The plugin then creates a user with the retrieved name and groups, and gets Verdaccio to encrypt the user as a JWT using the sign options from the config and some secret S.

Yes.

On subsequent calls, Verdaccio verifies the JWT using S, and upon success calls the plugin to check access for the requested resource with the already decrypted user. If the token is invalid, the call fails.

Yes.

What is the secret S?

Verdaccio generates a random secret at first startup and stores it in storage/.verdaccio-db.json.

If I am able to change this, I have a way to invalidate compromised tokens should I need to.

Yes, and good point.

What is Plugin.authenticate for?

In general, the when and how is up to Verdaccio and can change (and has changed in the past). The docs state "on each request" but this refers to the time before Verdaccio used JWTs and is now outdated.
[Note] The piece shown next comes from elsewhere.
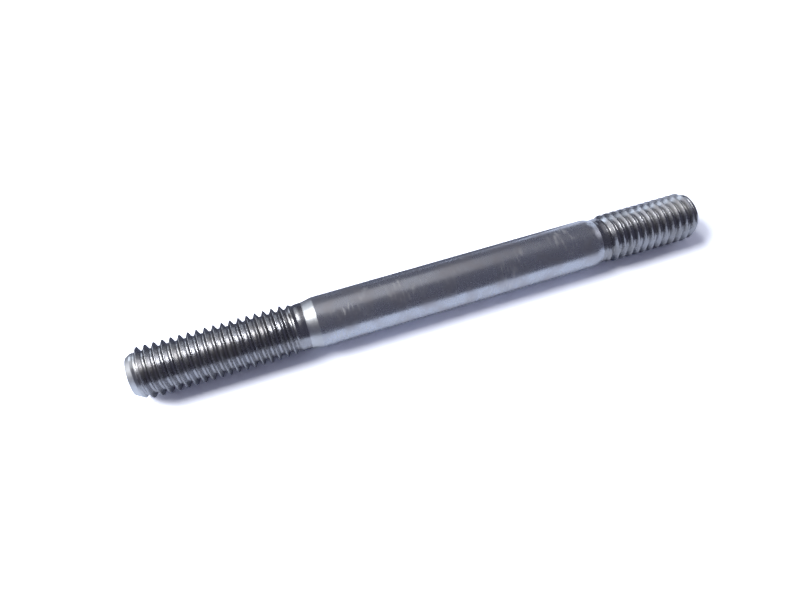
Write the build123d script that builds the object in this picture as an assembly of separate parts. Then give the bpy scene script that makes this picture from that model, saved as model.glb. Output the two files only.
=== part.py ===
from build123d import *
import os
from math import ceil, cos, pi, sin

# Double-end stud bolt, M8 coarse thread: one steel bar, turned to shape, with a thread
# rolled on each end. The nut end is the longer thread. The tap end is the shorter one,
# which stays screwed into a casting. The shank between them is thicker than the bar that
# the threads are rolled on, and runs down to it over a cone at each end.
#
# Millimetres, +Z up. The stud lies on its shank along X, the nut end towards -X, with the
# origin below its middle on the surface that it lies on. Each end is worked out standing
# on its own tip, with heights measured from that tip towards the shank.

total_length = 91.75
shank_diameter = 7.88

# Thread, the same on both ends.
pitch = 1.25
crest_diameter = 7.88
root_diameter = 6.47
blank_diameter = 7.19          # the bar before rolling, still bare between thread and cone

# Nut end.
nut_tip_diameter = 5.7
nut_point_length = 1.8         # cone from the tip to clear of the crest
nut_thread_length = 23.1       # full-height thread, tip included
nut_runout_length = 2.7        # crests and roots fade to the bare bar
nut_neck_length = 0.35
nut_shoulder_length = 1.7
nut_start_turn = 0.06          # where round the bar the thread starts, in turns

# Tap end.
tap_tip_diameter = 5.8
tap_rim_diameter = 6.9         # the point is rounded: a steep rim, then a slow cone
tap_rim_length = 0.4
tap_point_length = 1.7
tap_thread_length = 15.1
tap_runout_length = 2.3
tap_neck_length = 0.1
tap_shoulder_length = 1.15
tap_start_turn = 0.69

# Modelling only.
points_per_turn = 24           # of the spline that each turn of a helix follows
sink = 0.03                    # the faded thread ends this far below the bare bar
cut_margin = 0.1               # a cutter reaches this far past what it cuts
turns_below_tip = 2            # whole turns of thread that run past the tip, cut off later


def turned(outline):
    """A solid of revolution about Z from a closed outline of (radius, height)."""
    return revolve(Plane.XZ * make_face(outline), Axis.Z)


def fade(height, full_to, gone_at):
    """1 up to full_to, 0 from gone_at on, and a smooth fall between them."""
    share = (height - full_to) / (gone_at - full_to)
    return (1 + cos(pi * min(1, max(0, share)))) / 2


def helix_turn(start, radius_at):
    """One turn of a right-hand helix that climbs a pitch from start, its radius set by height."""
    points = []
    for step in range(points_per_turn + 1):
        turn = step / points_per_turn
        height = start + pitch * turn
        radius = radius_at(height)
        points.append((radius * cos(2 * pi * turn), radius * sin(2 * pi * turn), height))
    return Spline(*points).edge()


def end_cap(root_edge):
    """The spiral ramp from one turn of the root in to the axis."""
    axis = Line((0, 0, (root_edge @ 0).Z), (0, 0, (root_edge @ 1).Z))
    return Face.make_surface_from_curves(root_edge, axis.edge())


def end_step(root_below, crest, root_above):
    """The flat step in a ramp, between the axis and one V of the thread."""
    return make_face(Polyline((0, 0, root_below.Z), root_below, crest, root_above,
                              (0, 0, root_above.Z), close=True)).face()


def thread(full_to, gone_at, start_turn):
    """A threaded bar that starts below the tip and fades into the bare bar at its top.

    Rolling raises a crest by the metal that its groove pushes out, which goes with the
    groove's depth squared, so along the run-out the crests fall sooner than the roots.
    """
    faded_radius = blank_diameter / 2 - sink

    def crest_at(height):
        rise = crest_diameter / 2 - faded_radius
        return faded_radius + rise * fade(height, full_to, gone_at) ** 2

    def root_at(height):
        depth = faded_radius - root_diameter / 2
        return faded_radius - depth * fade(height, full_to, gone_at)

    start = -turns_below_tip * pitch
    turns = ceil((gone_at - start) / pitch) + 1
    roots = [helix_turn(start + (turn - 0.5) * pitch, root_at) for turn in range(turns + 1)]
    crests = [helix_turn(start + turn * pitch, crest_at) for turn in range(turns)]
    faces = [end_cap(roots[0]), end_cap(roots[-1])]
    faces.append(end_step(roots[0] @ 0, crests[0] @ 0, roots[1] @ 0))
    faces.append(end_step(roots[-2] @ 1, crests[-1] @ 1, roots[-1] @ 1))
    for below, crest, above in zip(roots, crests, roots[1:]):
        faces.append(Face.make_surface_from_curves(below, crest))
        faces.append(Face.make_surface_from_curves(crest, above))
    return Rot(0, 0, -360 * start_turn) * Solid(Shell(faces))


def point_cutter(point_outline, point_length):
    """What is turned away from the thread to leave a point with the outline given."""
    outer_radius = crest_diameter / 2 + cut_margin
    far_radius = 2 * outer_radius
    bottom = -2 * turns_below_tip * pitch
    return turned(Polyline(*point_outline, (outer_radius, point_length), (far_radius, point_length),
                           (far_radius, bottom), (0, bottom), (0, 0), close=True))


def neck_and_shoulder(thread_end, neck_length, shoulder_length):
    """The bare bar above a thread and its cone, up to the middle of the shank."""
    blank_radius = blank_diameter / 2
    shank_radius = shank_diameter / 2
    shoulder_start = thread_end + neck_length
    return turned(Polyline((0, thread_end), (blank_radius, thread_end), (blank_radius, shoulder_start),
                           (shank_radius, shoulder_start + shoulder_length),
                           (shank_radius, total_length / 2), (0, total_length / 2), close=True))


def stud_half(point_outline, point_length, thread_length, runout_length,
              neck_length, shoulder_length, start_turn):
    """Half of the stud, standing on its tip."""
    thread_end = thread_length + runout_length
    half = thread(thread_length, thread_end, start_turn)
    half += neck_and_shoulder(thread_end, neck_length, shoulder_length)
    return half - point_cutter(point_outline, point_length)


def stud():
    """The whole stud, laid on its side."""
    nut_outline = [(nut_tip_diameter / 2, 0)]
    tap_outline = [(tap_tip_diameter / 2, 0), (tap_rim_diameter / 2, tap_rim_length)]
    nut_half = stud_half(nut_outline, nut_point_length, nut_thread_length, nut_runout_length,
                         nut_neck_length, nut_shoulder_length, nut_start_turn)
    tap_half = stud_half(tap_outline, tap_point_length, tap_thread_length, tap_runout_length,
                         tap_neck_length, tap_shoulder_length, tap_start_turn)
    standing = nut_half + Pos(0, 0, total_length) * Rot(180, 0, 0) * tap_half
    return Pos(-total_length / 2, 0, shank_diameter / 2) * Rot(0, 90, 0) * standing


os.makedirs("parts", exist_ok=True)
export_step(stud(), "parts/stud.step")
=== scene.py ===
from math import ceil, cos, pi, radians, sin, tan

import bmesh
import bpy
from mathutils import Matrix, Vector


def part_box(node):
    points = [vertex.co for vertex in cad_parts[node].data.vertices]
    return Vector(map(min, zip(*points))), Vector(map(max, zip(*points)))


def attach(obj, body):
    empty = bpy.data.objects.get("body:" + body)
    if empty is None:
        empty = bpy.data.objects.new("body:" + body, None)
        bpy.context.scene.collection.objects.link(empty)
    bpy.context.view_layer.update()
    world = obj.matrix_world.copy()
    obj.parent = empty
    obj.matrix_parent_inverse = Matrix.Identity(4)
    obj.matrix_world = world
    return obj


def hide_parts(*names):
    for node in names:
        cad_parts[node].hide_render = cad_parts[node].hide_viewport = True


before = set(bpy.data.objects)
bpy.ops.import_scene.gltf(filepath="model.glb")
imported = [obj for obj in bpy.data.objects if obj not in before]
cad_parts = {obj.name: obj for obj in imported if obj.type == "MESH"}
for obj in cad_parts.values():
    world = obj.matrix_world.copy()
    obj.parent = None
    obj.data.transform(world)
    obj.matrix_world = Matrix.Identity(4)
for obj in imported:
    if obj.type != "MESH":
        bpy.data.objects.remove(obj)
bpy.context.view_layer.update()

# The camera looks down on the stud from the side of its longer thread, with the stud
# lying from lower left to upper right. No shift and no depth of field.
camera_azimuth = radians(-18.79)
camera_elevation = radians(59.17)
camera_distance = 0.10979
camera_aim = Vector((-0.00413, 0.00191, 0))

camera_data = bpy.data.cameras.new("camera")
camera_data.lens = 30.63
camera_data.sensor_width = 36
camera_data.clip_start = 0.005
camera_data.clip_end = 20
camera = bpy.data.objects.new("camera", camera_data)
towards_camera = Vector((sin(camera_azimuth) * cos(camera_elevation),
                         -cos(camera_azimuth) * cos(camera_elevation),
                         sin(camera_elevation)))
camera.location = camera_aim + camera_distance * towards_camera
camera.rotation_euler = towards_camera.to_track_quat("Z", "Y").to_euler()
bpy.context.collection.objects.link(camera)
bpy.context.scene.camera = camera

# The stud: one steel bar, made in two halves that are welded in the middle. Each half is
# the rounded outline of a right-hand M8 coarse thread, wound up the bar, pointed at its
# tip, faded at its run-out, and drawn out from there over the cone and along the shank.
stud_low, stud_high = (Vector(corner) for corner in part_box("stud"))
stud_length = stud_high.x - stud_low.x
axis_height = (stud_low.z + stud_high.z) / 2

pitch = 0.00125
crest_radius = 0.00394
root_radius = 0.003235
blank_radius = 0.003595
shank_radius = 0.00394
crest_flat = pitch / 10
flank_run = (crest_radius - root_radius) * tan(radians(30))
root_flat = pitch - crest_flat - 2 * flank_run
thread_rounding = 0.00004
tip_rounding = 0.00006
steps_per_turn = 72
turns_below_tip = 2.5           # of thread, cut off square at the tip
weld_distance = 2e-6


def verts_of(items):
    """The vertices among a bmesh operator's results."""
    return [item for item in items if isinstance(item, bmesh.types.BMVert)]


def wound_thread(top, start_turn):
    """A thread wound up the bar from below its tip to past top, as an open tube."""
    bm = bmesh.new()
    outline = [(root_radius, 0), (root_radius, root_flat / 2),
               (crest_radius, root_flat / 2 + flank_run),
               (crest_radius, root_flat / 2 + flank_run + crest_flat),
               (root_radius, pitch - root_flat / 2), (root_radius, pitch)]
    start = pitch * (start_turn - turns_below_tip)
    corners = [bm.verts.new((radius, 0, start + height)) for radius, height in outline]
    for pair in zip(corners, corners[1:]):
        bm.edges.new(pair)
    bmesh.ops.bevel(bm, geom=corners[1:-1], affect="VERTICES", offset=thread_rounding,
                    offset_type="OFFSET", segments=3, profile=0.5, material=-1)
    bmesh.ops.spin(bm, geom=bm.verts[:] + bm.edges[:], cent=(0, 0, 0), axis=(0, 0, 1),
                   dvec=(0, 0, pitch / steps_per_turn), angle=2 * pi, steps=steps_per_turn)
    first_turn = bm.verts[:] + bm.edges[:] + bm.faces[:]
    for turn in range(1, ceil((top - start) / pitch) + 1):
        copied = bmesh.ops.duplicate(bm, geom=first_turn)["geom"]
        bmesh.ops.translate(bm, vec=(0, 0, pitch * turn), verts=verts_of(copied))
    bmesh.ops.remove_doubles(bm, verts=bm.verts[:], dist=weld_distance)
    return bm


def set_radius(vert, radius):
    """Moves a vertex straight out from the bar's axis or in towards it."""
    scale = radius / Vector((vert.co.x, vert.co.y)).length
    vert.co.x *= scale
    vert.co.y *= scale


def threaded_end(full_to, gone_at, point, start_turn):
    """One threaded end standing on its tip. Point is a list of (radius, height)."""
    bm = wound_thread(gone_at, start_turn)
    for vert in bm.verts:
        height = vert.co.z
        share = min(1, max(0, (height - full_to) / (gone_at - full_to)))
        full = (1 + cos(pi * share)) / 2
        from_blank = Vector((vert.co.x, vert.co.y)).length - blank_radius
        # Where a rolled groove gets shallower, the crest beside it falls sooner still.
        radius = blank_radius + from_blank * (full ** 2 if from_blank > 0 else full)
        for (radius_1, height_1), (radius_2, height_2) in zip(point, point[1:]):
            if height <= height_2:
                slope = (radius_2 - radius_1) / (height_2 - height_1)
                radius = min(radius, radius_1 + slope * (height - height_1))
                break
        set_radius(vert, radius)
    for height, is_tip in ((tip_rounding, True), (gone_at, False)):
        bmesh.ops.bisect_plane(bm, geom=bm.verts[:] + bm.edges[:] + bm.faces[:], dist=1e-7,
                               plane_co=(0, 0, height), plane_no=(0, 0, 1),
                               clear_inner=is_tip, clear_outer=not is_tip)
    return bm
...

When using JWTs, I would expect Verdaccio to just decode the JWT and there's your user. No need to re-authenticate or re-evaluate memberships. It looks like this is the relevant code.

When not using JWTs, it could be called when using Basic Auth or the "legacy" AES-encrypted tokens. Try disabling the JWT settings in your Verdaccio config to observe this.

For other plugins, the answers might be different. For this plugin, and when using JWTs, plugin.authenticate is not used.

The way it is written, it looks like it gets called with a GitHub OAuth token, however, based on my understanding of the above Verdaccio never gets an OAuth token to call it with. So when is this flow initiated?

In general, Verdaccio passes the username and some sort of secret/token/password. What this is depends on the plugin and the token mechanism.

In our case, if JWTs are not used, we AES-encrypt the user token from the OAuth flow. See here. This token is then handed back to us in plugin.authenticate after Verdaccio already decrypted and split it for us.

It is a bit confusing, especially due to old behaviors in both Verdaccio and this plugin. But I hope this helped shed some light.

micahbeech commented 1 year ago

Very helpful, thank you!

I'll leave this open since I think some docs still need to be updated, but no other questions from me at the moment.